Le mans Fc
FAUBLAS (1787-1790) DE LOUVET DE COUVRAY
Les romanciers du XVIIIe siècle semblent avoir considérablement emprunté au théâtre afin de renouveler la poétique d’un genre dont les multiples formes témoignent de sa malléabilité. Le roman puise dans le théâtre où il trouve une matière pour le contenu (caractères, type de scène, sujets et visée morale) et pour la forme de son récit (effacement du narrateur au profit du dialogue entre les personnages). Néanmoins, le cas du roman-mémoires est, suivant cette perspective, tout à fait singulier, puisqu’il appartient à une catégorie de romans qui paraît la plus éloignée du genre dramatique.

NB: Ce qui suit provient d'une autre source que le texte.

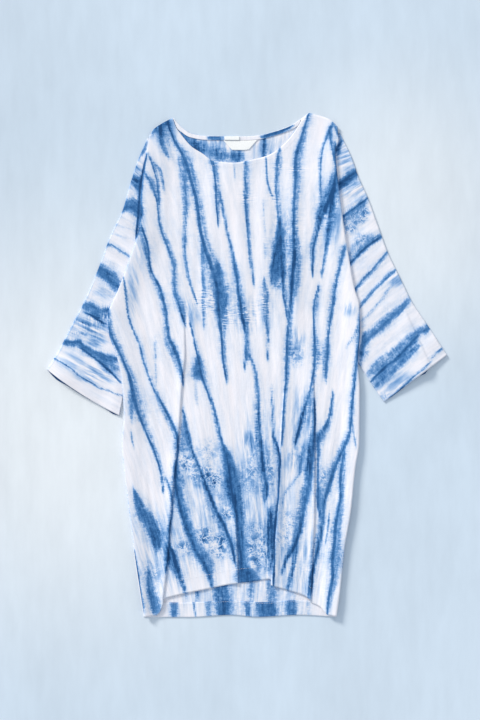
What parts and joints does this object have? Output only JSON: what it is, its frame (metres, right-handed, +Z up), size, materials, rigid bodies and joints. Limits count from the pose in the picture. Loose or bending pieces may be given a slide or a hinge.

C’est pourquoi la théâtralité du roman-mémoires repose sur un paradoxe selon lequel un récit du « moi », qui se veut intime – narration à la première personne par un « je » qui raconte sa vie sous forme de mémoires –, s’ouvre au spectaculaire. Mais si la théâtralité de ce type de roman se manifeste à différents niveaux, celle des dialogues mérite une attention particulière dans
Les Amours du chevalier de Faublas de Louvet de Couvray.
En effet, la théâtralité de ce roman-mémoires repose, entre autres, sur la surabondance des dialogues qui allège et agrémente la lecture des mille soixante-trois pages de l’édition Gallimard.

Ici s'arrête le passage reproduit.